According to Rader, the teams will then create an inter-agency agreement — a two month process that allows the agency to transfer funding to the Center of Excellence for the project. Once the paperwork is complete, the teams start to work on the challenge using one of the center’s platforms.

“[W]e pretty much help them all the way,” Rader says. “Once they’ve done one or two challenges, we interact with them less… And the idea is that eventually — once they’ve proven they can do it internally at their own agency — then they can go off and have their own [crowdsourcing] contracts in place.”

Innovation Challenges at NASA

According to Rader, challenges at the Center of Excellence fall along a spectrum  — varying from technical, science-heavy initiatives to storytelling projects. Rader highlights a few previous challenges below:

  • NASA has run challenges on galactic cosmic ray protection, workshopping how to protect Earth from fast moving, heavy particles and radiation. Rader says his team engages nuclear physicist for these types of projects.
  • The center also engages a crowd of freelance designers to create graphics, including sew-on patches that represent different teams at agencies.
  • Recently, NASA began a storyboard challenge to help explain what happens to the human body in space. “[T]hose storyboard challenges…will be followed by video sample challenges, where we’ll try to find people that can actually take those storyboards and turn them into videos… [Then] whoever we select…[will get] money to go produce those fully rendered videos.”
  • NASA also ran a series of 17 challenges to create segments of a miniature robot arm that will be used on a free floating robot at the International Space Station.

What to Measure

“[W]e measure everything,” Rader says. “We use Salesforce, extensively to really capture as much data as we can about each challenge.”

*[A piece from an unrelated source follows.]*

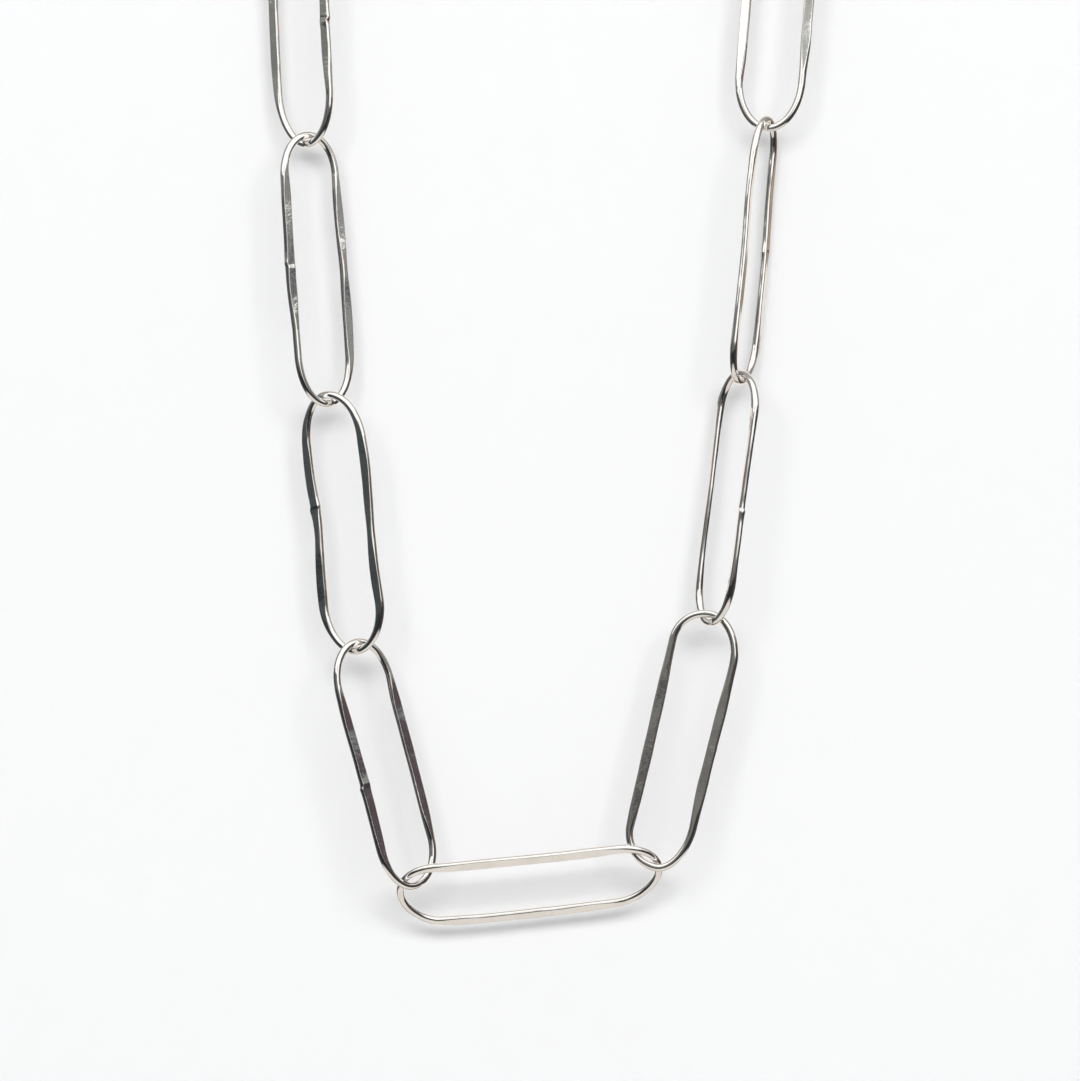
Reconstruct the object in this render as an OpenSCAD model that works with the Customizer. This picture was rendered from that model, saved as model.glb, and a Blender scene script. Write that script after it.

Data Rader highlights include the duration of the challenge, how many prizes were offered, and the number of participants registered. According to Rader, his team groups success into three categories: completely solving a problem, significantly advancing a solution, or making progress on a solution.

His team also looks at the financial impact of challenge outcomes. “We…start asking things like operational costs, life cycle costs,” Rader says. “How much did this save you…? How much is that worth to you over 10 years?”

The Do’s and Don’ts of Crowdsourcing

Even with a high success rate, Rader still faces the challenges of innovating at large organizations.

“[W]hat we found is people within an organization are very much in favor of being more innovative, to be more open, to actually be participants. But…that opportunity has often been yanked away from them,” Rader says. “[T]he organizations [says,] ‘We’re interested in…your innovation.’ But then, they don’t get funding. They don’t get recognized. People tell them pretty much immediately why their idea won’t work.”

Rader recommends that organizers set expectations when crowdsourcing to avoid this disappointment. He also emphasizes creating narrow problem statements before posting a challenge for the crowd.

“Never post a challenge or a statement out there with a site that says, ‘Give us all your best ideas,’ because you’re not equipped to actually go implement any of them. We call that the suggestion box black hole,” Rader says. “[A good challenge] is very narrow; you set expectations for what’s going to happen; [and] you make sure [that] the owner of that challenge is somebody who can actually implement whatever comes out of it…”

Adopting Crowdsourcing

While buy-in can help initiatives run smoothly, Rader points to adoption as a common pain point in innovation. Internally, employees may resist crowdsourcing because it is a new technique, outside of traditional work norms. He also says some people feel as if they are pawning off their job by deciding to tap the crowd.

“We’ve been working to say, ‘Hey, that’s not really the way it works. [Crowdsourcing] actually helps you to do your job better,'” Rader says. “And that’s been a slow process.”

Rader says that adopting well-executed challenges — with the right expectations, guidelines for intellectual property, and an implementation plan — can help teams find solutions quickly.

“Within an organization, people working…on a hard problem typically create a little bit of a shell… [T]here’s this invisible barrier between [them and] what’s a really obvious solution,” Rader says. “And…there are these folks that are living in other domains…and if [external innovators] can just see the overlap, they can apply solutions…to problems you have. And that’s where that real innovation magic happens.”